World Elder Abuse Awareness Day (WEAAD) is commemorated on 15 June each year, including by advocacy groups in Australia whose role it is to educate, advocate and support older Australians at risk of or experiencing elder abuse. During my term, I’ve endeavoured to be in a different state each WEAAD which was unfortunately not possible this year.

Instead, I participated in online forums with groups working in elder abuse across Australia to get the WEAAD message out – including informing older Australians that help is available. There is a national free and confidential helpline: 1800 ELDERHelp (1800 353 374), which directs callers to their state or territory number, if you or someone you know needs help.

At the time of WEAAD, data coming through from calls to the elder abuse helplines across Australia painted a mixed picture. While some states reported an increase in calls since the pandemic started, others are concerned that older people who may be spending more time at home with the perpetrator are not able to make private phone calls. During this time, older people have also not been seeing the people outside their immediate circle they would normally see, such as their pharmacist or allied health professionals, who are often first responders in identifying red flags of elder abuse.

I have been concerned to hear of cases where physical distancing requirements over recent months have been used to limit an older person’s social interactions or activities under the guise of protecting the older person’s health.

There have even been examples in Victoria of adult children using COVID-19 as a reason for older people to move into their child’s home, ostensibly to look after them during the pandemic. Only for the older person to find that they are being shut away by their family, forced to eat, sleep and live in the one room—one case involved an older person being moved into their child’s backyard shed.

Social isolation also increases the risk of financial elder abuse. In one case, a son used physical distancing requirements as the reason to undertake his mother’s banking for her. As a result, he withdrew the entire $750 coronavirus Economic Support Payment for himself.

COVID-19 has also affected housing security across age groups, including older women who were, even before the pandemic, renting, in insecure employment, with minimal, if any superannuation, and who were just one setback, such as an illness, job loss, eviction or relationship breakdown away from at risk of being homeless.
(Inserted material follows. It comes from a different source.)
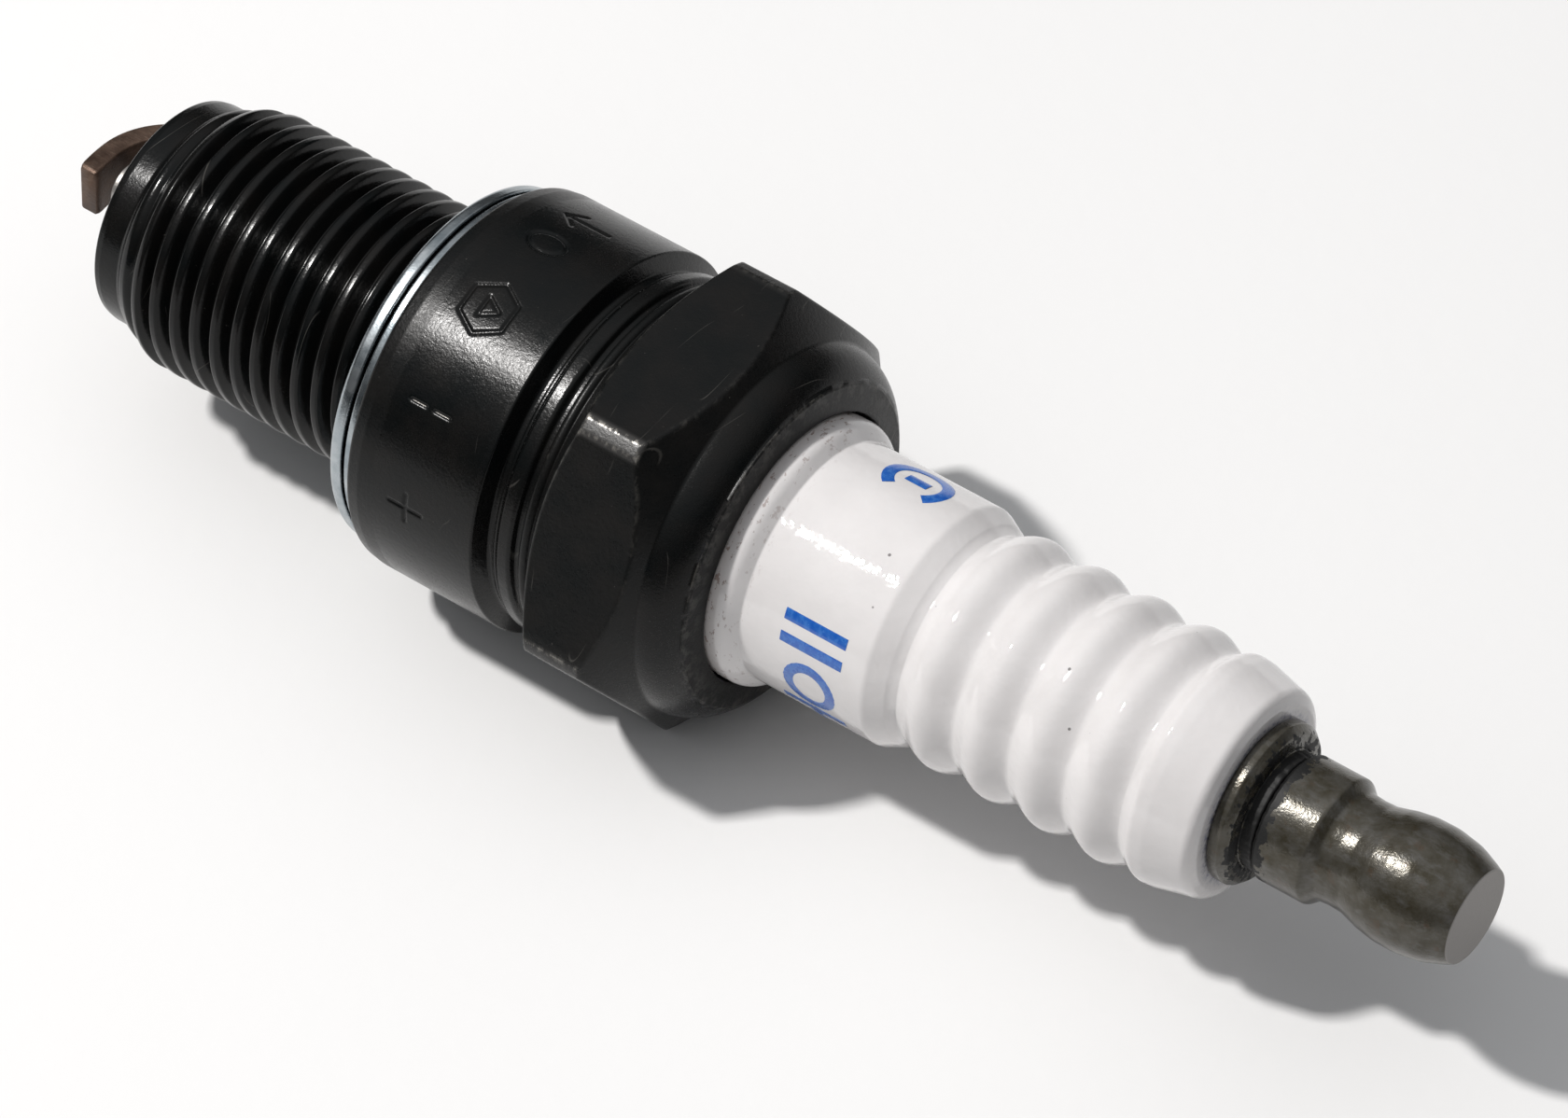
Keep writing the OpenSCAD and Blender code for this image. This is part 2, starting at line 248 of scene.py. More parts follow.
class Finish:
    """A node material. Its patterns use the piece's own coordinates, so they move with it."""

    def __init__(self, name, metallic=0.0, specular=0.5, coat=0.0, coat_roughness=0.1):
        self.material = bpy.data.materials.new(name)
        self.material.use_nodes = True
        self.nodes = self.material.node_tree.nodes
        self.links = self.material.node_tree.links
        self.shader = self.nodes["Principled BSDF"]
        self.shader.inputs["Metallic"].default_value = metallic
        self.shader.inputs["Specular IOR Level"].default_value = specular
        self.shader.inputs["Coat Weight"].default_value = coat
        self.shader.inputs["Coat Roughness"].default_value = coat_roughness
        self.place = self.nodes.new("ShaderNodeTexCoord").outputs["Object"]

    def feed(self, socket, value):
        if isinstance(value, bpy.types.NodeSocket):
            self.links.new(value, socket)
        elif isinstance(value, tuple):
            socket.default_value = (*value, 1.0)
        else:
            socket.default_value = value

    def set(self, name, value):
        self.feed(self.shader.inputs[name], value)

    def stretched(self, x=1.0, y=1.0, z=1.0):
        node = self.nodes.new("ShaderNodeMapping")
        self.links.new(self.place, node.inputs["Vector"])
        node.inputs["Scale"].default_value = (x, y, z)
        return node.outputs["Vector"]

    def noise(self, size, detail=3.0, roughness=0.55, place=None):
        """Noise whose features are about size millimetres."""
        node = self.nodes.new("ShaderNodeTexNoise")
        self.links.new(place or self.place, node.inputs["Vector"])
        node.inputs["Scale"].default_value = 1 / (size * MM)
        node.inputs["Detail"].default_value = detail
        node.inputs["Roughness"].default_value = roughness
        return node.outputs["Fac"]

    def cells(self, size):
        """Distance to the nearest of scattered points that are about size millimetres apart."""
        node = self.nodes.new("ShaderNodeTexVoronoi")
        self.links.new(self.place, node.inputs["Vector"])
        node.inputs["Scale"].default_value = 1 / (size * MM)
        return node.outputs["Distance"]

    def between(self, value, low, high, to_low=0.0, to_high=1.0):
        """A value that goes evenly from to_low at low to to_high at high, and no further."""
        node = self.nodes.new("ShaderNodeMapRange")
        for socket, number in zip(node.inputs, (value, low, high, to_low, to_high)):
            self.feed(socket, number)
        return node.outputs["Result"]

    def calc(self, kind, a, b=0.0):
        node = self.nodes.new("ShaderNodeMath")
        node.operation = kind
        self.feed(node.inputs[0], a)
        self.feed(node.inputs[1], b)
        return node.outputs["Value"]

    def mix(self, share, a, b):
        node = self.nodes.new("ShaderNodeMix")
        node.data_type = "RGBA"
        self.feed(node.inputs["Factor"], share)
        self.feed(node.inputs[6], a)
        self.feed(node.inputs[7], b)
        return node.outputs[2]

    def fact(self, name):
        node = self.nodes.new("ShaderNodeAttribute")
        node.attribute_name = name
        return node.outputs["Fac"]

    def axis(self, name):
        node = self.nodes.new("ShaderNodeSeparateXYZ")
        self.links.new(self.place, node.inputs["Vector"])
        return node.outputs[name]

    def bump(self, height, depth, under=None):
        """Relief depth millimetres deep, added on top of an earlier one."""
        node = self.nodes.new("ShaderNodeBump")
        node.inputs["Distance"].default_value = depth * MM
        self.links.new(height, node.inputs["Height"])
        if under:
            self.links.new(under, node.inputs["Normal"])
        self.set("Normal", node.outputs["Normal"])
        return node.outputs["Normal"]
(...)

While the image of homelessness in Australia often focuses on people who are rough sleeping, there is a hidden cohort of older women, including those working in healthcare and allied health professions, who have led conventional lives, yet find themselves at risk of homelessness as they approach or enter retirement. I am focused on advocating that all levels of government, business and the not-for-profit sectors work together to find innovative, flexible solutions to this complex problem, as a priority area within the broader response to the pressures on homelessness and housing affordability being exacerbated by COVID-19. In 2019, I launched my paper, Older Women’s Risk of Homelessness: Background Paper

The pandemic has also placed additional pressure on my third priority area, age discrimination and the workplace. As unemployment data reflecting the impacts emerges, it is evident that the effects are being felt to a greater degree by the youngest and oldest members of the workforce. My team and I are keeping a close eye on this data to inform my work in this area. I have been creating strategies with the Collaborative Partnership for Mature Age Employment (which I chair) to assist older workers through the pandemic and into the recovery phase.

Within a human rights context, it is important to acknowledge that COVID-19 is a test of governments, communities and individuals. As our society grapples with, and then moves to recover from, the pandemic, I will continue to advocate that neither direct nor indirect age discrimination is an unintended consequence of our response to the plethora of issues we face.